DIRECTIONS FOR THIS TASK
Reproduce each record below exactly as written.

DATA ENTRIES
▼▼▼
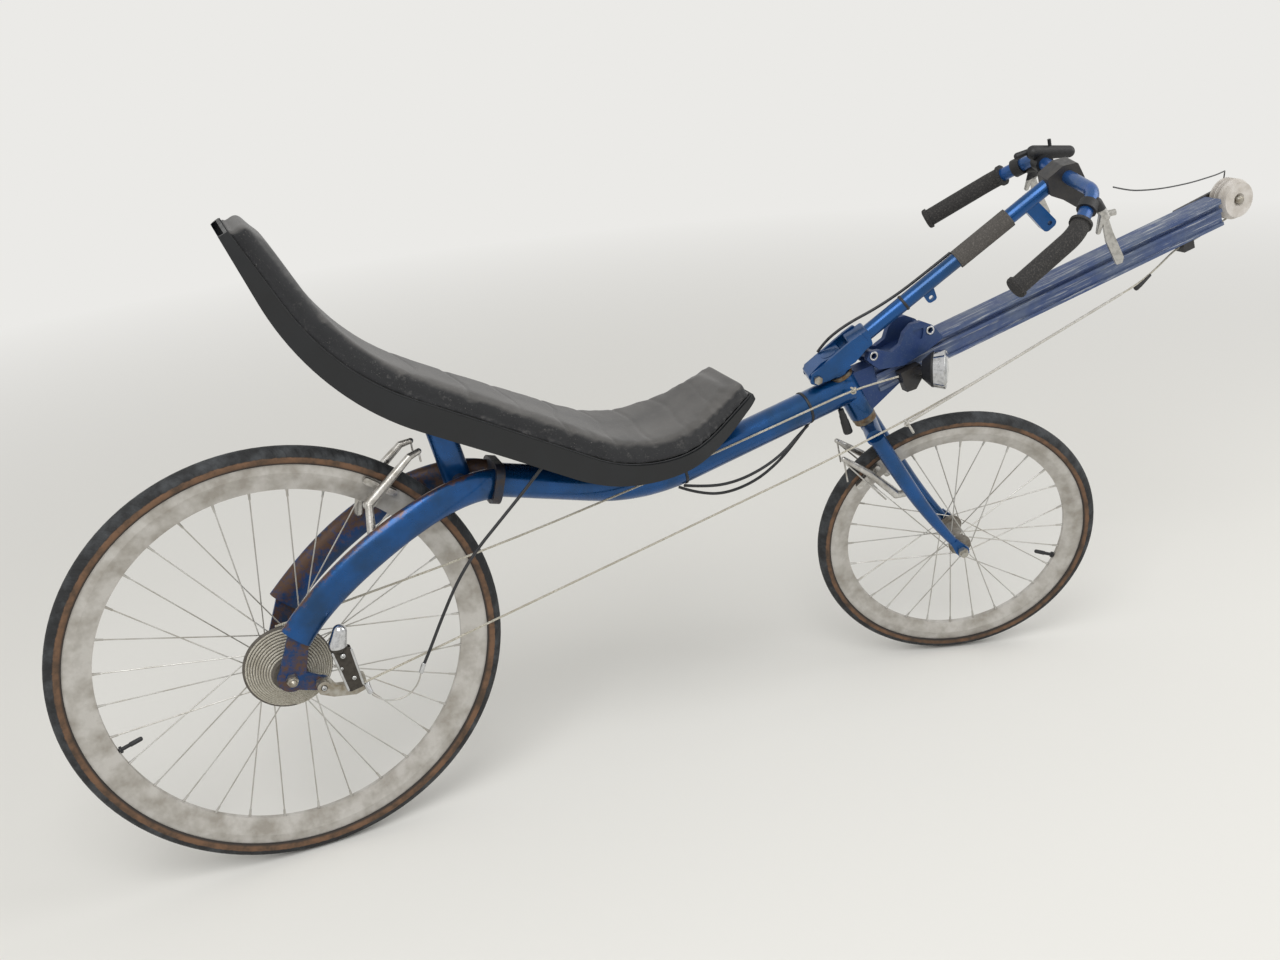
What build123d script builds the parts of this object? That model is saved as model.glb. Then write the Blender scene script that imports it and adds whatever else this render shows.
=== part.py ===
"""Rowing bike: a recumbent with a lever handlebar, a sliding foot carriage and a rope drum on the rear hub.

Millimetres. +X points forward, +Y to the rider's left, +Z up. The origin is where the rider sits, 13 mm into the
pad under the lowest point of its top. The front wheel and the lever stand turned to the right, as parked.
"""
from build123d import *
from math import atan2, cos, degrees, radians, sin, tan
import os

os.makedirs("parts", exist_ok=True)

# Rear wheel
rear_axle_x = -590
rear_axle_z = -234
rear_rim_radius = 316
rear_rim_depth = 41
rear_tyre_rise = 25
rear_tyre_width = 32
rear_hub_width = 135
rear_spoke_count = 32

# Front wheel, placed along and ahead of the steering axis
front_rim_radius = 231
front_rim_depth = 33
front_tyre_rise = 22
front_tyre_width = 30
front_hub_width = 100
front_spoke_count = 28
fork_length = 377
fork_rake = 40.4

# Rims, hubs and spokes of both wheels
rim_width = 22
rim_ridge_width = 8
tyre_seat_depth = 5
spoke_diameter = 2
axle_diameter = 10
running_clearance = 0.08
side_gap = 0.3
nut_radius = 9
spacer_radius = 9
spacer_length = 8
rim_wall = 3
track_height = 14
spoke_gap = 0.2
drum_outer_radius = 67
drum_inner_radius = 24
drum_from = 29.5
drum_width = 28
drum_back = 3
drum_pitch = 4.4
hub_wall = 0.75

# Spine: the line of the main tube and the boom
spine_rise = 13
tube_diameter = 54
head_x = 406
head_z = -2.5
belly_x = 14
belly_radius = 320
tail_rise = 16.2
collar_x = -222
collar_thickness = 14
collar_margin = 5

# Head and steering axis
steer_tilt = 26.4
fork_turn = -22
stem_turn = -14.6
head_tube_diameter = 44
head_tube_wall = 5
head_tube_below = 58
head_tube_above = 26
steerer_diameter = 28.6
cup_height = 7
cup_clearance = 0.3
clevis_height = 42

# Fork
crown_diameter = 30
blade_inset = 3
blade_top_diameter = 28
blade_tip_diameter = 15
fork_tip_thickness = 5

# Rear arms: place, height and width of each cross-section, from the collar to the tip
arm_height = 50
arm_width = 27
arm_table_y = 24
arm_wall = 3
arm_opening = 10
arm_tip_ahead = 18
arm_tip_rise = 63
dropout_thickness = 6
hanger_x = 42
hanger_z = -20
guide_link_width = 9
guide_body_width = 14
guide_plate = 3
guide_knuckle_width = 16
guide_knuckle_radius = 10

# Boom rail and what slides on it
rail_start = 48
rail_end = 800
rail_width = 40
rail_height = 50
slot_depth = 8
slot_bottom = 7
slot_top = 16
web_inset = 4
lip_height = 6
carriage_clearance = 0.5
carriage_width = 62
carriage_bend = 4
bridge_thickness = 6
pocket_depth = 3
foot_boss_radius = 8
pulley_reach = 42
pulley_rise = 7
pulley_radius = 37
pulley_width = 36
pulley_bore = 12

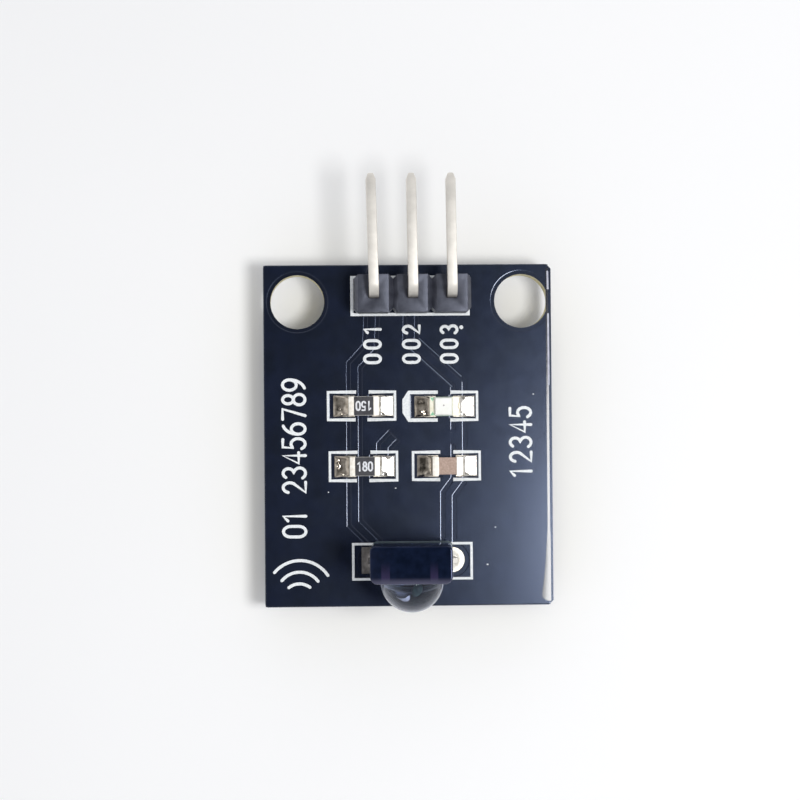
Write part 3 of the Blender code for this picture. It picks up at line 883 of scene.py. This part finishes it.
▲▲▲
EXERCISE OUTPUT
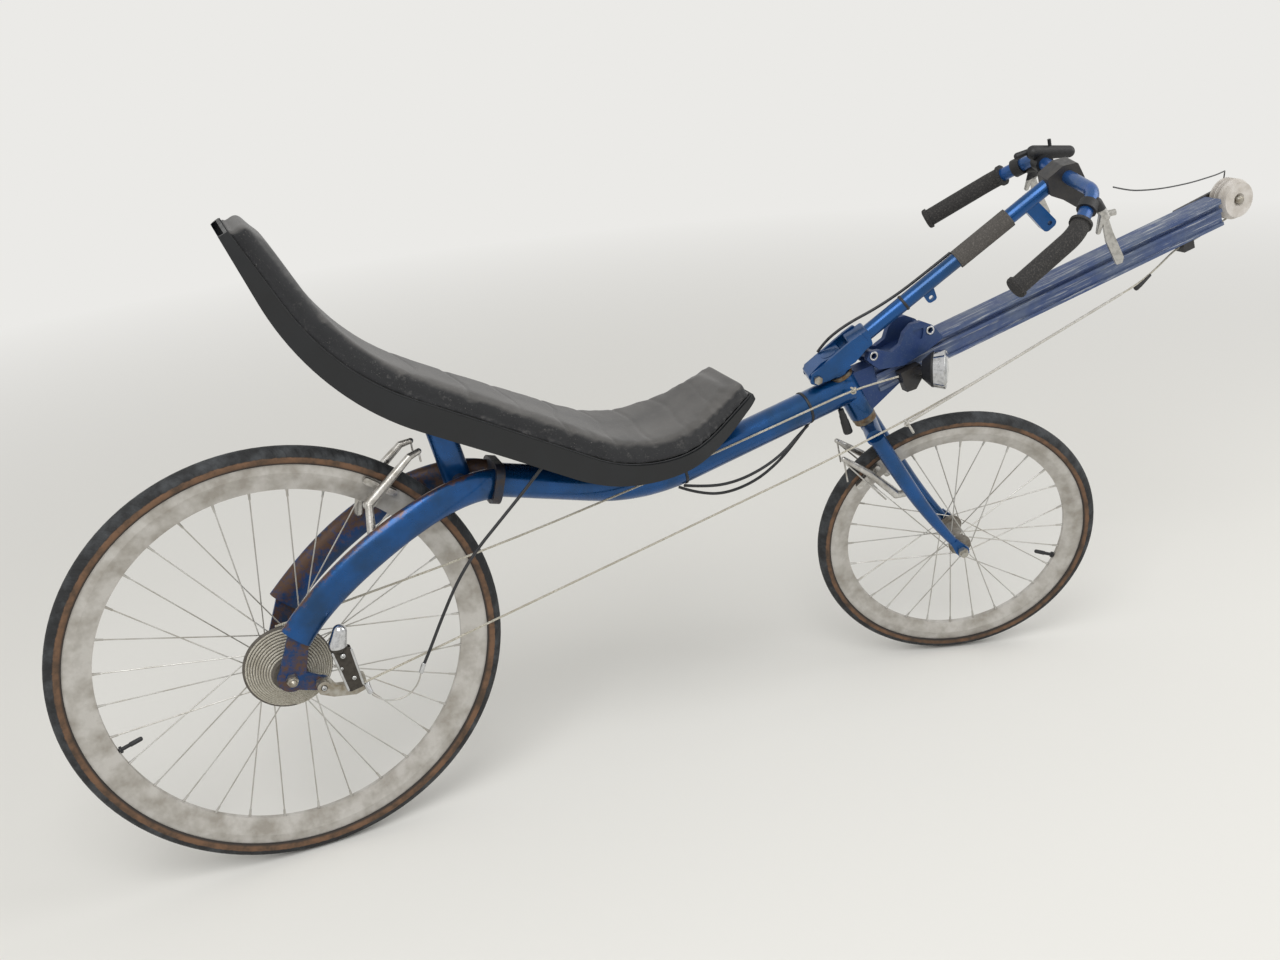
What build123d script builds the parts of this object? That model is saved as model.glb. Then write the Blender scene script that imports it and adds whatever else this render shows.
=== part.py ===
"""Rowing bike: a recumbent with a lever handlebar, a sliding foot carriage and a rope drum on the rear hub.

Millimetres. +X points forward, +Y to the rider's left, +Z up. The origin is where the rider sits, 13 mm into the
pad under the lowest point of its top. The front wheel and the lever stand turned to the right, as parked.
"""
from build123d import *
from math import atan2, cos, degrees, radians, sin, tan
import os

os.makedirs("parts", exist_ok=True)

# Rear wheel
rear_axle_x = -590
rear_axle_z = -234
rear_rim_radius = 316
rear_rim_depth = 41
rear_tyre_rise = 25
rear_tyre_width = 32
rear_hub_width = 135
rear_spoke_count = 32

# Front wheel, placed along and ahead of the steering axis
front_rim_radius = 231
front_rim_depth = 33
front_tyre_rise = 22
front_tyre_width = 30
front_hub_width = 100
front_spoke_count = 28
fork_length = 377
fork_rake = 40.4

# Rims, hubs and spokes of both wheels
rim_width = 22
rim_ridge_width = 8
tyre_seat_depth = 5
spoke_diameter = 2
axle_diameter = 10
running_clearance = 0.08
side_gap = 0.3
nut_radius = 9
spacer_radius = 9
spacer_length = 8
rim_wall = 3
track_height = 14
spoke_gap = 0.2
drum_outer_radius = 67
drum_inner_radius = 24
drum_from = 29.5
drum_width = 28
drum_back = 3
drum_pitch = 4.4
hub_wall = 0.75

# Spine: the line of the main tube and the boom
spine_rise = 13
tube_diameter = 54
head_x = 406
head_z = -2.5
belly_x = 14
belly_radius = 320
tail_rise = 16.2
collar_x = -222
collar_thickness = 14
collar_margin = 5

# Head and steering axis
steer_tilt = 26.4
fork_turn = -22
stem_turn = -14.6
head_tube_diameter = 44
head_tube_wall = 5
head_tube_below = 58
head_tube_above = 26
steerer_diameter = 28.6
cup_height = 7
cup_clearance = 0.3
clevis_height = 42

# Fork
crown_diameter = 30
blade_inset = 3
blade_top_diameter = 28
blade_tip_diameter = 15
fork_tip_thickness = 5

# Rear arms: place, height and width of each cross-section, from the collar to the tip
arm_height = 50
arm_width = 27
arm_table_y = 24
arm_wall = 3
arm_opening = 10
arm_tip_ahead = 18
arm_tip_rise = 63
dropout_thickness = 6
hanger_x = 42
hanger_z = -20
guide_link_width = 9
guide_body_width = 14
guide_plate = 3
guide_knuckle_width = 16
guide_knuckle_radius = 10

# Boom rail and what slides on it
rail_start = 48
rail_end = 800
rail_width = 40
rail_height = 50
slot_depth = 8
slot_bottom = 7
slot_top = 16
web_inset = 4
lip_height = 6
carriage_clearance = 0.5
carriage_width = 62
carriage_bend = 4
bridge_thickness = 6
pocket_depth = 3
foot_boss_radius = 8
pulley_reach = 42
pulley_rise = 7
pulley_radius = 37
pulley_width = 36
pulley_bore = 12

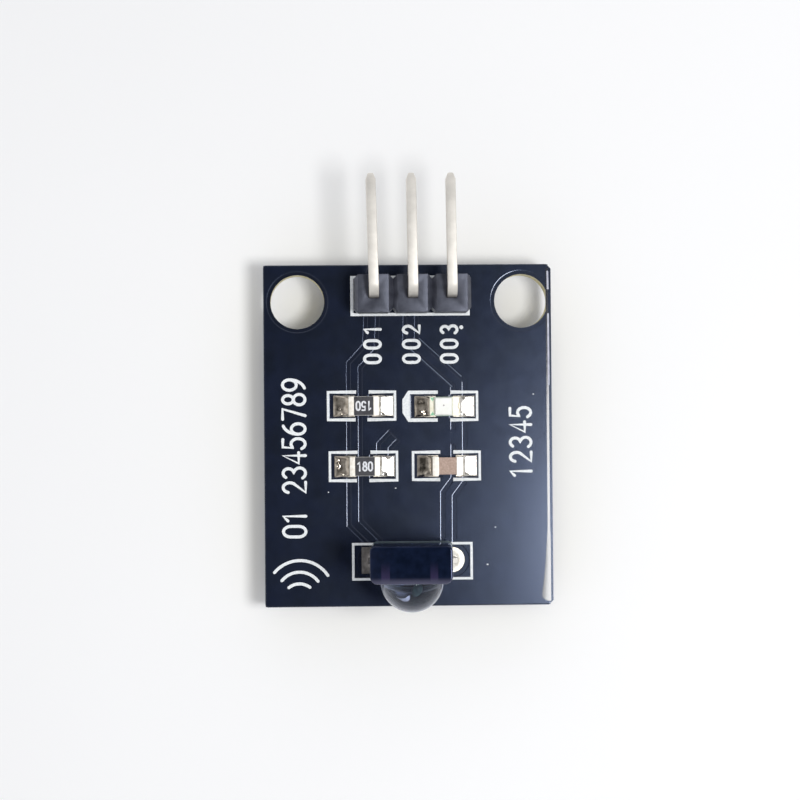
Write part 3 of the Blender code for this picture. It picks up at line 883 of scene.py. This part finishes it.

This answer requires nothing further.